To keep the Holy Spirit, you must avoid sin. When you do sin, you will need to repent.



Trumpet with black background
Heaven rejoices when a sinner repents, and when someone accepts Jesus. The trumpet is an instrument that we see a refeence to within the Holy Bible. Photo Credit: Wix Media

How to Repent?

The book of Joel says, “ ‘Now therefore’, says the Lord, ‘Turn to Me with all your heart, with fasting, with weeping and with mourning’.” (Joel 2:12). Turning with all your heart is essential, as this renews you, “Cast away from you all the transgressions which you have committed and get a new heart and a new spirit (Ezekiel 18:31).

In the book of Esther, we see the Israelites fasting, weeping and mourning, when a decree went out to pursue and kill them (Esther 3). We see Mordecai mourning, who was Queen Esther’s uncle. When the decree went out to the provinces where the Israelites were residing, the Holy Bible tells us that, “there was a great mourning among the Jews, with fasting, weeping and wailing” (Esther 4:3). They were delivered from the decree through a conversation between Mordecai and Queen Esther which started the fasting, weeping and mourning.

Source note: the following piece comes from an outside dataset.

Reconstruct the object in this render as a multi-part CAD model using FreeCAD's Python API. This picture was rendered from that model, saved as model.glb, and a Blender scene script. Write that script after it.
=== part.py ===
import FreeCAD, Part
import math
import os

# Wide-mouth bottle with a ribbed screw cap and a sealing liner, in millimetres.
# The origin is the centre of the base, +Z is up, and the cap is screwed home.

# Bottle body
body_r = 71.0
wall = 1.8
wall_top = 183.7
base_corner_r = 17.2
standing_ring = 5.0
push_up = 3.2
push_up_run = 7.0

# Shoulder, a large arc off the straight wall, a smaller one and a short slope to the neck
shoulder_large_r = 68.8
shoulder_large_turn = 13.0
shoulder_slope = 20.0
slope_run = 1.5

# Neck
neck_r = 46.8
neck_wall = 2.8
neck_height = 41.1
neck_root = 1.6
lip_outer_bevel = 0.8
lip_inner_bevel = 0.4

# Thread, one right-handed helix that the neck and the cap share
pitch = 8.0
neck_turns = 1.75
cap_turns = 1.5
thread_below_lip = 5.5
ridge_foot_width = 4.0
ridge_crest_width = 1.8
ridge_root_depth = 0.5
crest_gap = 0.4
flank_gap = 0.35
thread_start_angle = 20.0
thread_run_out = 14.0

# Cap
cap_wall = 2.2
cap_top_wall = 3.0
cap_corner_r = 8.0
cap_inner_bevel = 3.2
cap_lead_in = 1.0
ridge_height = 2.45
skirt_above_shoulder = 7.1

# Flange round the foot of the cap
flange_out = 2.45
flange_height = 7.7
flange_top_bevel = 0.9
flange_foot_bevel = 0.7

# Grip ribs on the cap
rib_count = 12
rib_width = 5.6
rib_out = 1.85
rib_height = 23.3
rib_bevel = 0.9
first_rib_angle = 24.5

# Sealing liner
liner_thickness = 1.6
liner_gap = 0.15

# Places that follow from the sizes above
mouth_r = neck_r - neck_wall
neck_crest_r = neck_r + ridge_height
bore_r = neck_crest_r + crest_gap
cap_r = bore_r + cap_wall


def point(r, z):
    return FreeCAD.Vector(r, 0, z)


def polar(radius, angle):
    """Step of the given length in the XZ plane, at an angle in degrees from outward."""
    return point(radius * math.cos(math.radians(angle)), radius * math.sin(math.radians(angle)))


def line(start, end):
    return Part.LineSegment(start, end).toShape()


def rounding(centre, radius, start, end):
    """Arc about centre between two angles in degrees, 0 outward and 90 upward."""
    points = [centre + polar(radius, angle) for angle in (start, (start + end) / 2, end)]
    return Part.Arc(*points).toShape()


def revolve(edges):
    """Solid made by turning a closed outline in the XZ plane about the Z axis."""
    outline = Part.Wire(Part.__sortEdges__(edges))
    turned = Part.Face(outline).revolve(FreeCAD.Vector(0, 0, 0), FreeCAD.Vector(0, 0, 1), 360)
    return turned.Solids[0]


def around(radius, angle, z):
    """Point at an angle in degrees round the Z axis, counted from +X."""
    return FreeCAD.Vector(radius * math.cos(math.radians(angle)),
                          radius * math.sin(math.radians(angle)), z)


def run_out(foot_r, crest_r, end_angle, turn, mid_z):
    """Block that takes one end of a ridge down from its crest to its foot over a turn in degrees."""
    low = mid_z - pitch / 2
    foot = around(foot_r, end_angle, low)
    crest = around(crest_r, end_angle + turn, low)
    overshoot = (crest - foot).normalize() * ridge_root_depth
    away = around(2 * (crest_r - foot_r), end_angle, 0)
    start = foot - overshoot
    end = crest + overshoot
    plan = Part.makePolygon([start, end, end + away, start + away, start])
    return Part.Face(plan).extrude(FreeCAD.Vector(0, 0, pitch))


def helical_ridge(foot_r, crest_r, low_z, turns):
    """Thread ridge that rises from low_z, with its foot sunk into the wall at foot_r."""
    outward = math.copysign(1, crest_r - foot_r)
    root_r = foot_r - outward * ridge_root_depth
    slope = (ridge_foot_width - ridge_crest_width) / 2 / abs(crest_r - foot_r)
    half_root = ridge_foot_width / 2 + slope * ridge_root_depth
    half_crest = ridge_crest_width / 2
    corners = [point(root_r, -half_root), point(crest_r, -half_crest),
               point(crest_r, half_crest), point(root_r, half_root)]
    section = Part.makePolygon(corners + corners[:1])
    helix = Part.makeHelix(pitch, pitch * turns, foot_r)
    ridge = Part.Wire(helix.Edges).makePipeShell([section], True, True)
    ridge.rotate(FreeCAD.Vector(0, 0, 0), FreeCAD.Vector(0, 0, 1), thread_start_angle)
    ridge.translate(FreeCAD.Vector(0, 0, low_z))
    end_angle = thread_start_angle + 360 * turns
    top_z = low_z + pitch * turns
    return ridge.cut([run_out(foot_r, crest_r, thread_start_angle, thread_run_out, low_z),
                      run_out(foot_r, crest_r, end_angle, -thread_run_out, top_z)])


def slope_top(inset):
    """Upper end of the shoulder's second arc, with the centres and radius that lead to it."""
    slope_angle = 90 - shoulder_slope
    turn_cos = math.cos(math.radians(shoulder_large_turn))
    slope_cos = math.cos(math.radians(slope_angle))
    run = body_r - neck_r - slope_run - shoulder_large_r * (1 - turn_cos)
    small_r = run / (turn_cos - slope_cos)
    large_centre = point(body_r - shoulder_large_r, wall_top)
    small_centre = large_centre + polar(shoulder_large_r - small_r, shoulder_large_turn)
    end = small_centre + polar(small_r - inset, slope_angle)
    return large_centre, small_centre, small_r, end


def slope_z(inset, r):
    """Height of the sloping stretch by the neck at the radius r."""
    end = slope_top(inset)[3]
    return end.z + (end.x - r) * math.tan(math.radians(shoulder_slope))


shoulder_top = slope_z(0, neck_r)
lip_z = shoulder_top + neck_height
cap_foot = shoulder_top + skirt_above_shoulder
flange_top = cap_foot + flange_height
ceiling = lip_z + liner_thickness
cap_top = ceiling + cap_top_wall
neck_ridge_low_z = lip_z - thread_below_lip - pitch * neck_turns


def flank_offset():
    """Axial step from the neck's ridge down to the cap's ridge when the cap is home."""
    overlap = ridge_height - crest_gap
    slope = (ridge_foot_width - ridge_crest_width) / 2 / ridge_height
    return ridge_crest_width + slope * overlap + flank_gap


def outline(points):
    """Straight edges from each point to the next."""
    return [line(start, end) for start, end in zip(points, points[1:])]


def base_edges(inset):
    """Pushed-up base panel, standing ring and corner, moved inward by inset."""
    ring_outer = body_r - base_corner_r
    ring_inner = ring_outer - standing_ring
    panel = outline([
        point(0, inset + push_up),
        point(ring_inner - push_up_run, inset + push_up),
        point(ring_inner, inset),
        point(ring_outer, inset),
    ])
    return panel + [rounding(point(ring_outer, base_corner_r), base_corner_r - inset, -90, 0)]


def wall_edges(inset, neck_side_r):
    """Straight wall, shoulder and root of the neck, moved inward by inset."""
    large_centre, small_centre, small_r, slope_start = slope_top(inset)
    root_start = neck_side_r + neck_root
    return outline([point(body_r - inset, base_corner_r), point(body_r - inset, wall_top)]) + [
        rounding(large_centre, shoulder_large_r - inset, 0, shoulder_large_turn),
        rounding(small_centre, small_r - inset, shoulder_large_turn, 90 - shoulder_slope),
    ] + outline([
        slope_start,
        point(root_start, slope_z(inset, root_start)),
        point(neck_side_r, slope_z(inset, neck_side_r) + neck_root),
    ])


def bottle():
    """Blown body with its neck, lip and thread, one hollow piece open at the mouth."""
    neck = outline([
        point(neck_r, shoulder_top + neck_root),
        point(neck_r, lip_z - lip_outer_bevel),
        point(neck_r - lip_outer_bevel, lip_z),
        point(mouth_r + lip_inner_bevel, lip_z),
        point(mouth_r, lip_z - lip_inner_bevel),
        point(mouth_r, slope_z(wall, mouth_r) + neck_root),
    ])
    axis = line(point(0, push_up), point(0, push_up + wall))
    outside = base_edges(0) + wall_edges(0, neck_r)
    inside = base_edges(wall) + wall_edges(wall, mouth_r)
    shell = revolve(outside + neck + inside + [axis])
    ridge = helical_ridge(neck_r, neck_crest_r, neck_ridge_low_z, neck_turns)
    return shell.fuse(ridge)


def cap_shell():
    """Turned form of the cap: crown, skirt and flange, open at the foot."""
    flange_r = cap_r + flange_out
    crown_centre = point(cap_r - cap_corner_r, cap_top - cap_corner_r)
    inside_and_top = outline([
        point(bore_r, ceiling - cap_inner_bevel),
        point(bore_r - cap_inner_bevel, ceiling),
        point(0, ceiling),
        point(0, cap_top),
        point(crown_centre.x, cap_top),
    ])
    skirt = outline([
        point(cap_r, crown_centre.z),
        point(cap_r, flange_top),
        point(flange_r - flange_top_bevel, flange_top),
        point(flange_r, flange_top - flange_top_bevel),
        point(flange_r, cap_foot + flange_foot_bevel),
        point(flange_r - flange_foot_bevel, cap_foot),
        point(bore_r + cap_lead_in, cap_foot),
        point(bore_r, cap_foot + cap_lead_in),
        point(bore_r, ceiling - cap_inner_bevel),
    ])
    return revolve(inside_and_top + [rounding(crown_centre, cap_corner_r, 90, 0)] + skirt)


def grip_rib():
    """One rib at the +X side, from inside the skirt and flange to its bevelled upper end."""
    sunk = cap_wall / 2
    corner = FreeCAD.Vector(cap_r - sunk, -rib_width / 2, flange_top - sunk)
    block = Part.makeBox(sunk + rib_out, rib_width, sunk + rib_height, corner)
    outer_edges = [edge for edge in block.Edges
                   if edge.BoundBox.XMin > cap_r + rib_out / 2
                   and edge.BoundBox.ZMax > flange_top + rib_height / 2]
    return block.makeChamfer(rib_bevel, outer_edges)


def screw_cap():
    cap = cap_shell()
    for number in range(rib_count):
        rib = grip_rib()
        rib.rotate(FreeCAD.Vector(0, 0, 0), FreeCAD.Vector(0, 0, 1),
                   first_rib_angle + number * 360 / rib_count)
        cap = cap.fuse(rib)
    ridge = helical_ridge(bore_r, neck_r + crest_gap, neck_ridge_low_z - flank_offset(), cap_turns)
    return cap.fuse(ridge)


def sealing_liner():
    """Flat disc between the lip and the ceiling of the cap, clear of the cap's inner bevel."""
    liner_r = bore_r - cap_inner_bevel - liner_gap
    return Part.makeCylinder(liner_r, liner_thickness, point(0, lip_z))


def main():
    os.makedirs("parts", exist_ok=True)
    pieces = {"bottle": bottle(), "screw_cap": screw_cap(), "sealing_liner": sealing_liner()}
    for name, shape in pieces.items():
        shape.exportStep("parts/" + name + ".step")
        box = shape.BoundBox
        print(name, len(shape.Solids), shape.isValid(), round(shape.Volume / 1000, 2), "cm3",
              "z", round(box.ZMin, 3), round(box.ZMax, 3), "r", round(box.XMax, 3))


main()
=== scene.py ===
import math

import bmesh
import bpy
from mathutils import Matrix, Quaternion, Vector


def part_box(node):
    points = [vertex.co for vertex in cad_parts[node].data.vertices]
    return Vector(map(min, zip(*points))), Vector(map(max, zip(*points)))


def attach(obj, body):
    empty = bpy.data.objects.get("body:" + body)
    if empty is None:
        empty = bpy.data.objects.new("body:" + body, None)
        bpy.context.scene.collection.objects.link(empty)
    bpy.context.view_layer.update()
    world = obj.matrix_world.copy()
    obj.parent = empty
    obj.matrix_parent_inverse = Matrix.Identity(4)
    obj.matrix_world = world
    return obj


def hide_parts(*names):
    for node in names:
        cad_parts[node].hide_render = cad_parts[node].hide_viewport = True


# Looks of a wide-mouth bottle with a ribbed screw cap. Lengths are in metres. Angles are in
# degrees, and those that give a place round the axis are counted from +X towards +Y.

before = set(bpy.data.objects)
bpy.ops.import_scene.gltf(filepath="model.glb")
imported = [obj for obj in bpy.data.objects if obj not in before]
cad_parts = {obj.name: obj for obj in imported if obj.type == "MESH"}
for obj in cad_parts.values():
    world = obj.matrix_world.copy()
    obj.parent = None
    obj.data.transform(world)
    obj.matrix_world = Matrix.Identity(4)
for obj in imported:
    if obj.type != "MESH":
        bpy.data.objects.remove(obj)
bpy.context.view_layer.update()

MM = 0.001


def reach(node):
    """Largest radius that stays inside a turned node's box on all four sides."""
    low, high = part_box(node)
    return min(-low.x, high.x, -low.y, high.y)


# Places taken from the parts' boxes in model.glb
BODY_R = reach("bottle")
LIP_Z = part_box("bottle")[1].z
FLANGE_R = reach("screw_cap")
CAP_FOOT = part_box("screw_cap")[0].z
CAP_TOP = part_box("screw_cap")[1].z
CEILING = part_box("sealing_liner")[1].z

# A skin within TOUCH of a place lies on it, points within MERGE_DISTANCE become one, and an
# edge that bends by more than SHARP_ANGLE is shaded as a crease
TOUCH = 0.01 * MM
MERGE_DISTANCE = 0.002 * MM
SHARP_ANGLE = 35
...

Fasting, weeping and morning moves the heart of God, and it is a time for you to renew your soul. There are many approaches to fasting in the Holy Bible. If you are unsure of where to begin, start by praying to God, and reading the Holy Bible. You can also check our fasting article.


Accepting Jesus Christ

The purpose of this article is to have you consider these things. Have you repented? If you haven't accepted Jesus, then say this prayer:


God, I confess that Jesus came in the flesh and blood, paid the price for my sins, died on the cross, rose on the third day, ascended to the heavens, and sent the Holy Spirit to help me understand Your ways. For that, I accept Jesus Christ as my savior and Lord, and I welcome the Holy Spirit in my life. In Jesus’s name I pray, amen!